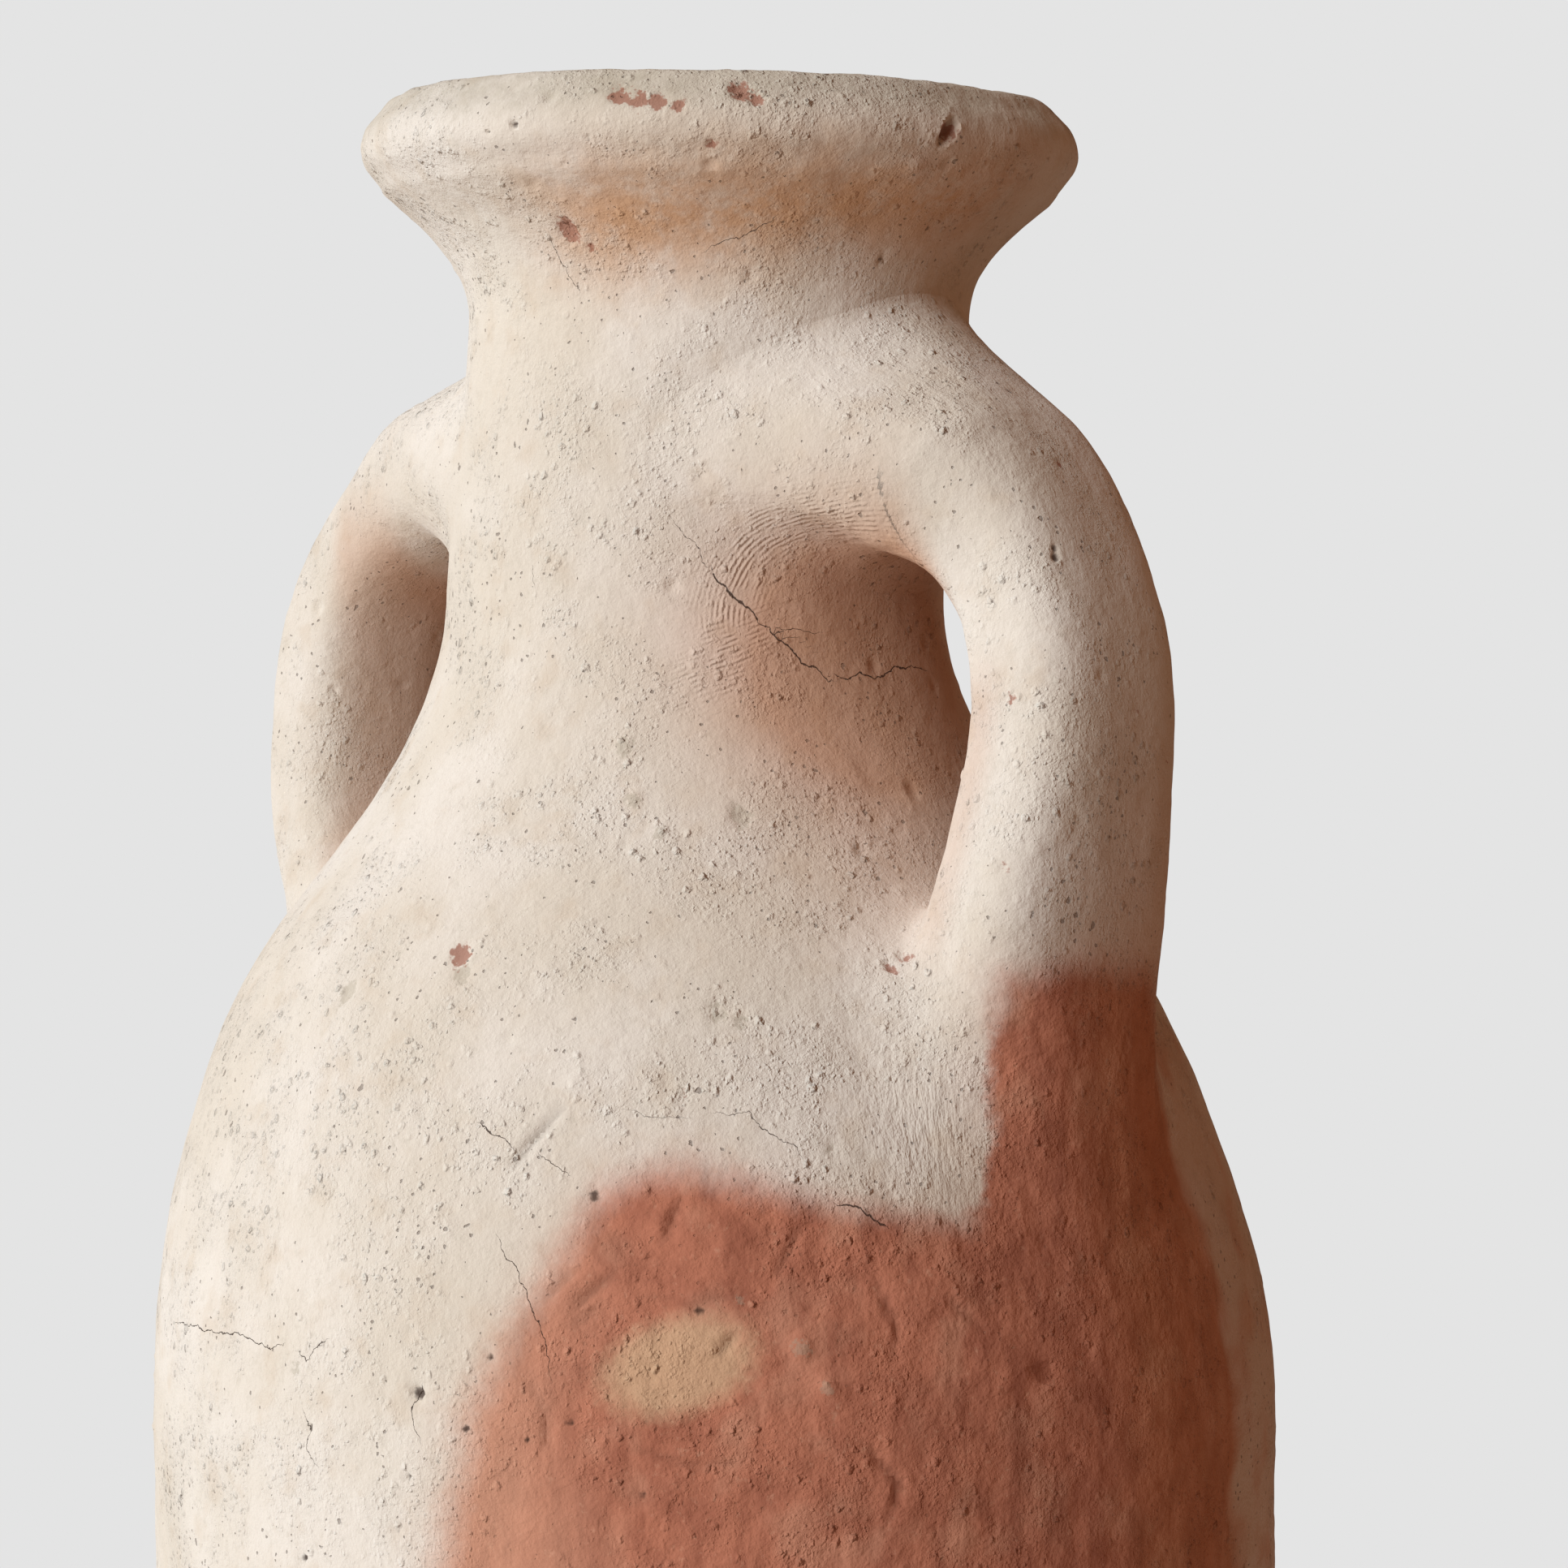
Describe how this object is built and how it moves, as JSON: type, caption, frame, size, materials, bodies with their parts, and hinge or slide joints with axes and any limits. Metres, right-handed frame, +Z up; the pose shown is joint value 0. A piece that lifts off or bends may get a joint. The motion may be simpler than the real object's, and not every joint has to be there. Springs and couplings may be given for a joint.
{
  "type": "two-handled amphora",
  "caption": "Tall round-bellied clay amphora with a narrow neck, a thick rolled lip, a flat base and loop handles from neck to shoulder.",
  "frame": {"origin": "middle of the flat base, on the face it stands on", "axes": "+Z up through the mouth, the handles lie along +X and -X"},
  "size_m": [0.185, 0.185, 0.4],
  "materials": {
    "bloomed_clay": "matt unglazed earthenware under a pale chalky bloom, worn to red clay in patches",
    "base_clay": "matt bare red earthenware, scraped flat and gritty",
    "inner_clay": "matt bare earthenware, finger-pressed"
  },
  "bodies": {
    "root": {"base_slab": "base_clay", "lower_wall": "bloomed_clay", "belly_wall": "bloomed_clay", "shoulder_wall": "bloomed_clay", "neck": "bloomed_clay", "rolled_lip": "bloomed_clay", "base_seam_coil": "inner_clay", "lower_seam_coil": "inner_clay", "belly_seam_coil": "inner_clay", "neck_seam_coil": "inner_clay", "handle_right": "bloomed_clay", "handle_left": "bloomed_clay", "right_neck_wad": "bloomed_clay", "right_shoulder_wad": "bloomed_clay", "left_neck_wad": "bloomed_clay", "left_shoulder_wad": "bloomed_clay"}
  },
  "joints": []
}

__________________________________________________

→ What to do: Restate the whole listing exactly, leaving out nothing.

→ Worked solution:
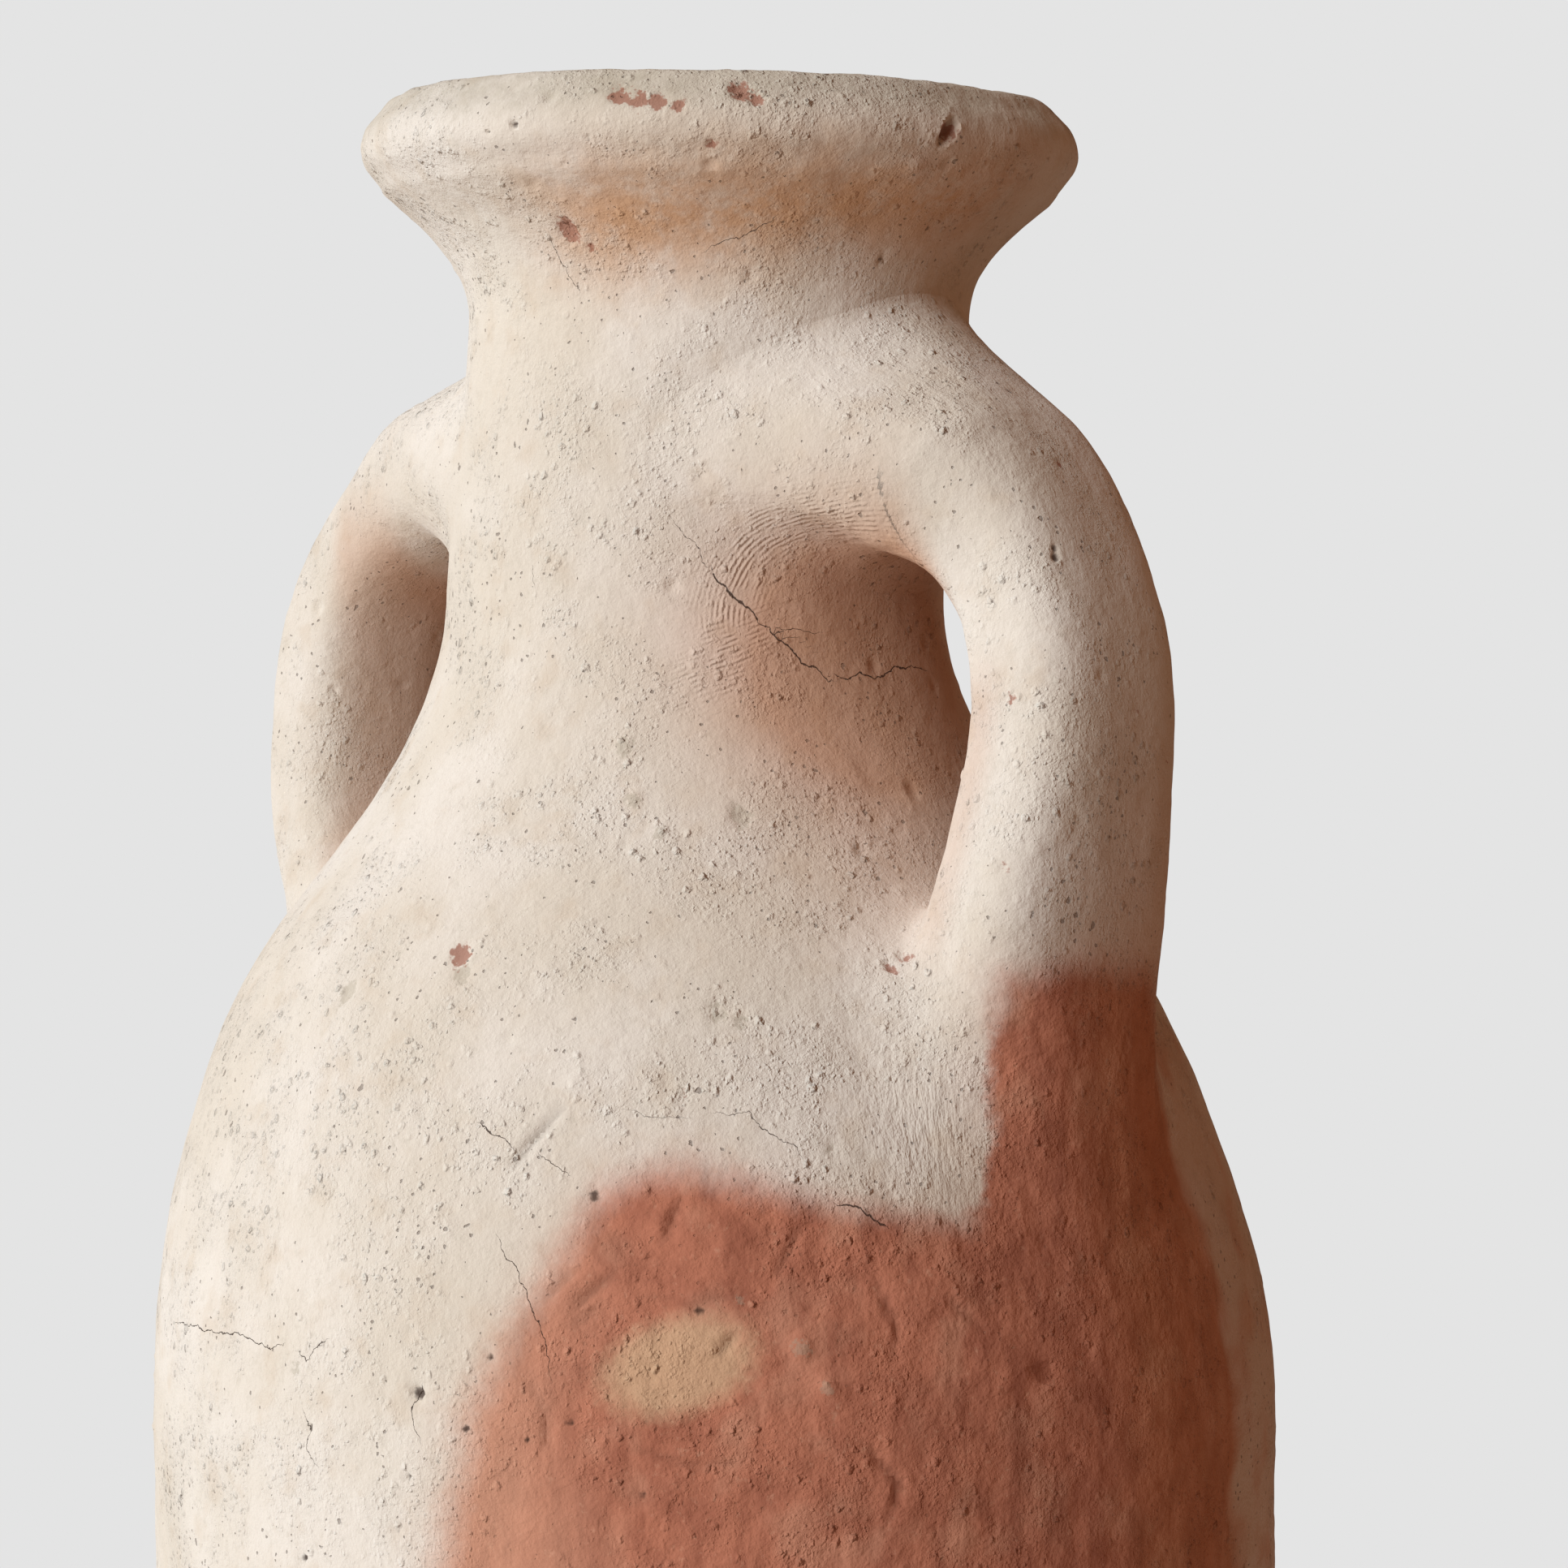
Describe how this object is built and how it moves, as JSON: type, caption, frame, size, materials, bodies with their parts, and hinge or slide joints with axes and any limits. Metres, right-handed frame, +Z up; the pose shown is joint value 0. A piece that lifts off or bends may get a joint. The motion may be simpler than the real object's, and not every joint has to be there. Springs and couplings may be given for a joint.
{
  "type": "two-handled amphora",
  "caption": "Tall round-bellied clay amphora with a narrow neck, a thick rolled lip, a flat base and loop handles from neck to shoulder.",
  "frame": {"origin": "middle of the flat base, on the face it stands on", "axes": "+Z up through the mouth, the handles lie along +X and -X"},
  "size_m": [0.185, 0.185, 0.4],
  "materials": {
    "bloomed_clay": "matt unglazed earthenware under a pale chalky bloom, worn to red clay in patches",
    "base_clay": "matt bare red earthenware, scraped flat and gritty",
    "inner_clay": "matt bare earthenware, finger-pressed"
  },
  "bodies": {
    "root": {"base_slab": "base_clay", "lower_wall": "bloomed_clay", "belly_wall": "bloomed_clay", "shoulder_wall": "bloomed_clay", "neck": "bloomed_clay", "rolled_lip": "bloomed_clay", "base_seam_coil": "inner_clay", "lower_seam_coil": "inner_clay", "belly_seam_coil": "inner_clay", "neck_seam_coil": "inner_clay", "handle_right": "bloomed_clay", "handle_left": "bloomed_clay", "right_neck_wad": "bloomed_clay", "right_shoulder_wad": "bloomed_clay", "left_neck_wad": "bloomed_clay", "left_shoulder_wad": "bloomed_clay"}
  },
  "joints": []
}